# Visiting Marina Del Rey



## nathasm (Aug 6, 2004)

I'll be in the southern LA for a week and I'm looking to put in some miles.

Could anyone recommend some places to go check out? I'll be looking to put in an upwards of 100 miles/day so nothing is too far!

Any local group rides I should join as well?

Thanks,
.nathan.


----------



## Mapei (Feb 3, 2004)

I'm surprised nobody has responded to you yet. I mostly ride in the San Fernando Valley, Malibu and the Santa Monica Mountains so I'm not up on specific routes where you'll be, but if you go south on Sepulveda, Lincoln or Pacific Coast Highway you'll end up in a very pretty, hilly part of town called Palos Verdes 

Head north from Marina del Rey on the bike path and you'll end up on Pacific Coast Highway headed toward Malibu and Oxnard. PCH can be treacherous, though - with trucks, delivery vehicles, goggle-eyed tourists, psychotic commuters, sudden shoulder disappearances, wavy pavement, hidden driveways, etc., etc. A right turn from PCH into one of the canyon roads - say, Rambla Pacifico, Latigo, Corral; but NOT Topanga or Malibu, as they're major thoroughfares - and you will be in cycling nirvana. If you head straight inland from the Marina, meanwhile, you'll hit city, city and more city.


----------



## il sogno (Jul 15, 2002)

Helen's Bike Shop on Lincoln Blvd in Marina del Rey might have some rides going. You can also check with Velo Club La Grange. They have a fast MDR ride. Here's their website.


----------



## fracisco (Apr 25, 2002)

*Rides from South Bay*

http://www.southbaywheelmen.org/RidesAndRacing.html


----------



## Wolfman (Jun 15, 2005)

*Go South first...*

I just did my first ride from Santa Monica down to the Penninsula the other day... it's not the most inspiring of rides, but it's tough to get lost and there's some good stretches where you can really put your head down and hammer.
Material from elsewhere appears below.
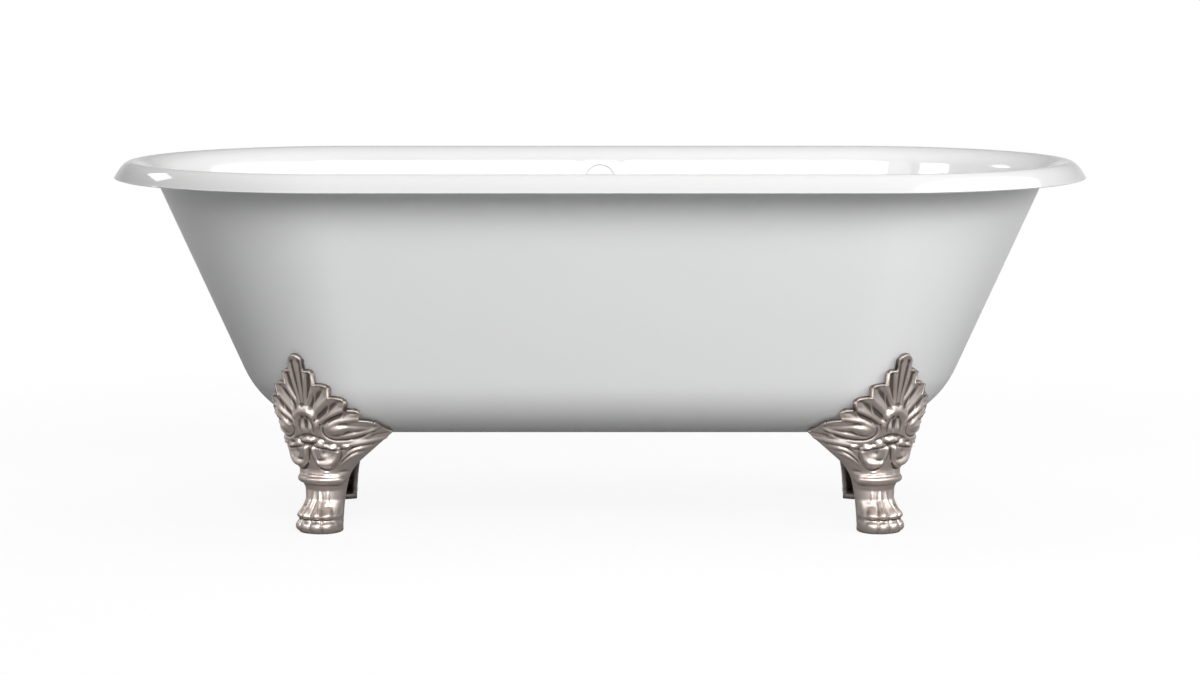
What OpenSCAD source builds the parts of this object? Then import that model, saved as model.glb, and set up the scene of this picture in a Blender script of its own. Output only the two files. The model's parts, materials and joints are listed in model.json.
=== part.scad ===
// Double-ended cast iron bath with a rolled rim, on four lion's-paw feet.
// Millimetres, +Z up. The origin is on the room's floor under the middle of the bath,
// X runs along the bath and Y across it. The overflow is on the +Y side.

/* [Bath] */
// Overall length over the rolled rim
bath_length = 1700; // [1560:10:1800]
// Overall width over the rolled rim
bath_width = 775; // [735:5:830]
// Height of the rim's crest above the floor
bath_height = 631; // [600:1:670]
// Height of the bath's underside above the floor
ground_clearance = 168; // [155:1:185]
// Thickness of the iron wall
wall = 7.5; // [6.5:0.5:9]
// Lean of the two end walls, from upright, in degrees
end_lean = 24.2; // [20:0.1:27]
// Lean of the two side walls, from upright, in degrees
side_lean = 12; // [8:0.5:15]
// Radius where the end walls turn into the floor
end_fillet = 167; // [140:1:185]
// Radius where the side walls turn into the floor
side_fillet = 120; // [95:1:135]
// Length of each round end of the rim
round_at_rim = 382; // [350:2:420]
// Length of each round end of the flat floor
round_at_floor = 74.8; // [60:0.2:100]
// Fullness of the round ends, where 2 is an ellipse
end_fullness = 1.92; // [1.8:0.02:2.3]

/* [Rim] */
// Reach of the rim past the end walls
end_overhang = 77.5; // [66:0.5:90]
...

I'd also look at the other thread in this forum titles "50 miles or more from Santa Monica", or something like that, and consider some of those loops... 

Be warned, though, you start getting up into the hills, and it can get steep in a hurry... nothing like the hills I was used to in Seattle...

At least you'll probably have good weather!


----------



## nathasm (Aug 6, 2004)

Wolfman said:


> Be warned, though, you start getting up into the hills, and it can get steep in a hurry... nothing like the hills I was used to in Seattle...
> 
> At least you'll probably have good weather!


Heh, that's where I'm at now: Seattle. I certainly hope the weather is better than what we have now!


----------